Are vacation rentals dead?

I hear this question a lot, and I think it is due to the new laws that are being passed almost daily in different counties, cities, states, and even on a federal level trying to limit or ban short term vacation rentals from their area.

While there are some people who oppose the expansion of vacation rentals for various personal reasons, ( I’ve heard everything from “my rental rates will increase” to “I don’t want someone running a business out of a home next to mine” — shocking, I know) there is no rational reason to oppose short term vacation rentals, and there’s no end in sight. This industry is BOOMING and will only continue to grow further as more and more people list their homes on OTA websites like Airbnb, VRBO,, etc. while they travel.

Gone are the days of time shares, with limited dates and high rates, we have moved into the 21st century. Since a majority of short term vacation rental travelers are millennials or young families, their travel habits have changed dramatically from supporting old business models like time shares and hotels, and have moved into a more communal and shared way of traveling through short term vacation rentals, which you can also see this trend with industries like Taxis, Uber, Lyft and other ride share options. 

Popular sites like Airbnb are paving new ways to travel, and large hotel corporations are being threatened. Instead of supporting the few, popularity has shifted to supporting the many by putting small amounts of cash into homeowners pockets rather than large hotel corporations. This industry has grown so much that Airbnb has completed an acquisition of HotelTonight!

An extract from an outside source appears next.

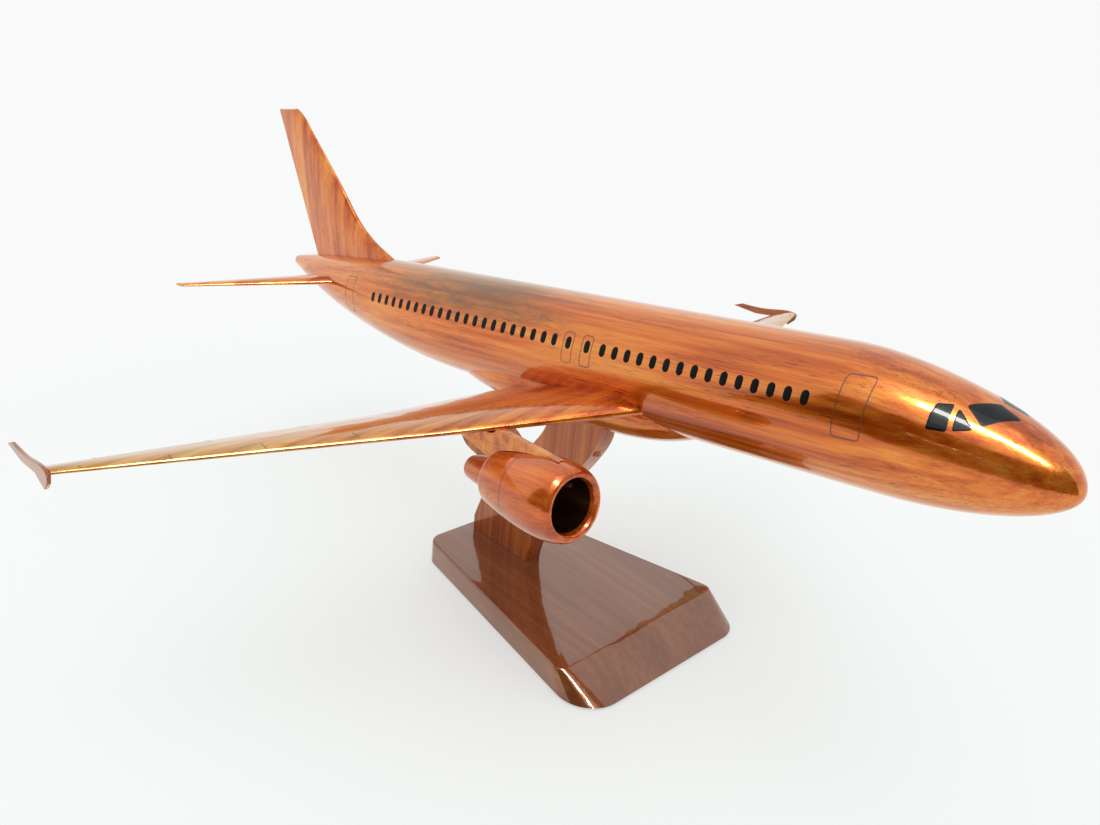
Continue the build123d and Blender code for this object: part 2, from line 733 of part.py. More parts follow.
lift_pegs.part.move(CRAFT)
lift_pegs.part.label = "lift_pegs"
export_step(lift_pegs.part, "parts/lift_pegs.step")

stand_upright.part.move(STAND)
stand_upright.part.label = "stand_upright"
export_step(stand_upright.part, "parts/stand_upright.step")

base_board.part.move(STAND)
base_board.part.label = "base_board"
export_step(base_board.part, "parts/base_board.step")

base_dowel.part.move(STAND)
base_dowel.part.label = "base_dowel"
export_step(base_dowel.part, "parts/base_dowel.step")

base_screws.part.move(STAND)
base_screws.part.label = "base_screws"
export_step(base_screws.part, "parts/base_screws.step")

felt_pad.part.move(STAND * BASE_TURN)
felt_pad.part.label = "felt_pad"
export_step(felt_pad.part, "parts/felt_pad.step")
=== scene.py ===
"""Looks of the wooden desktop airliner and its stand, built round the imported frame."""

import math

import bmesh
import bpy
import numpy as np
from mathutils import Matrix, Vector


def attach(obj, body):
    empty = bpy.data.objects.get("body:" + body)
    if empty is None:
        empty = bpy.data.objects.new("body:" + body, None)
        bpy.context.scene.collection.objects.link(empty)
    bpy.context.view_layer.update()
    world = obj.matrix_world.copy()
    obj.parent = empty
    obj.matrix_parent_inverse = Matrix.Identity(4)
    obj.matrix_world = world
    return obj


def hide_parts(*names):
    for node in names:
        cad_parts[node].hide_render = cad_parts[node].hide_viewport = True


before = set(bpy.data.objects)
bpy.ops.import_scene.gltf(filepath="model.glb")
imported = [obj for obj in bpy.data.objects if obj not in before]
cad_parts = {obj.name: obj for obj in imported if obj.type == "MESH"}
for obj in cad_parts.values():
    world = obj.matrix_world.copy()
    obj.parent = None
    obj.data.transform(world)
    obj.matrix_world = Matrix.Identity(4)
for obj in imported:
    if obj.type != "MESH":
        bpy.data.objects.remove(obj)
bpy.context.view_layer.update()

MM = 0.001

# Sizes are in millimetres. In the aircraft's own frame X is zero at the nose tip and grows forward,
# so a station, the distance behind the nose, is -X.
PITCH = math.radians(8.4)
PIVOT_STATION = 190.0
AXIS_HEIGHT = 101.3
FUSELAGE_LENGTH = 376.0
CABIN_RADIUS = 19.75
CABIN_FRONT = 64.0
NOSE_HEIGHT = -6.8
NOSE_TOP_LENGTH = 60.5
NOSE_BELLY_LENGTH = 46.3
NOSE_SIDE_LENGTH = 63.6
CROWN_TAPER_START = 273.0
BELLY_TAPER_START = 224.0
SIDE_TAPER_START = 230.0
TAIL_TOP = 13.6
TAIL_BOTTOM = 9.6
TAIL_HALF_WIDTH = 2.0
FIN_TIP = (383.4, 83.4)

nose_x = PIVOT_STATION * math.cos(PITCH) - NOSE_HEIGHT * math.sin(PITCH)
tail_x = (PIVOT_STATION - FIN_TIP[0]) * math.cos(PITCH) - FIN_TIP[1] * math.sin(PITCH)
CENTRE_SHIFT = -(nose_x + tail_x) / 2

# The aircraft's own frame, placed in the part's frame, still in millimetres.
CRAFT = (
    Matrix.Translation((CENTRE_SHIFT, 0, AXIS_HEIGHT))
    @ Matrix.Rotation(-PITCH, 4, "Y")
    @ Matrix.Translation((PIVOT_STATION, 0, 0))
)


# ---------------------------------------------------------------- mesh helpers
def craft_mesh(name, points, faces, node=None):
    """Smooth mesh object on the aircraft, from points in its own frame, replacing a CAD node."""
    mesh = bpy.data.meshes.new(name)
    placed = [tuple((CRAFT @ Vector(p)) * MM) for p in points]
    mesh.from_pydata(placed, [], faces)
    mesh.validate()
    mesh.shade_smooth()
    obj = bpy.data.objects.new(name, mesh)
    bpy.context.scene.collection.objects.link(obj)
    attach(obj, "aircraft")
    if node:
        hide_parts(node)
    return obj


def grid_faces(rows, columns, closed, flip=False):
    """Quads over a grid of points, row by row."""
    faces = []
    last = columns if closed else columns - 1
    for i in range(rows - 1):
        for j in range(last):
            k = (j + 1) % columns
            quad = (i * columns + j, i * columns + k, (i + 1) * columns + k, (i + 1) * columns + j)
            faces.append(quad[::-1] if flip else quad)
    return faces


def end_caps(rows, columns, flip=False):
    """Faces that close the first and last rows of a tube."""
    first = tuple(range(columns))[::-1]
    last = tuple(range((rows - 1) * columns, rows * columns))
    return [first[::-1], last[::-1]] if flip else [first, last]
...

Here are some interesting global stats for you from around the World:

Vacasa, a vacation rental firm, has opened a real estate brokerage in Oregon. Vacasa Real Estate will help buyers and sellers of vacation rental properties find homes along the Oregon coast and other popular vacation rental markets throughout the state.

VRBO has announced a partnership with US mortgage lending firm Quicken Loans to allow confirmed revenue earned through the platform to qualify for mortgage refinancing through reviewing the property owner’s income. Property categories eligible for the scheme include both primary residences and vacation properties.

Now, as bigger companies begin to move into the short term vacation rental arena, they will not slow down now. This may have once been a hobby, or after thought of turning part (or your entire) home into a “temporary hotel” where guests paid you much smaller fees than the large hotels in your area to simply sleep for a night, has turned into an entire business model for some people. Many people who started as vacation rental owners have now moved into managing other vacation rentals. Not only creating a new job for themselves, but also helping spur on the economy by bringing in new tourists daily to support the city they are in. 

As history has already shown here, short term vacation rentals are here to stay, and this industry is only going to grow larger.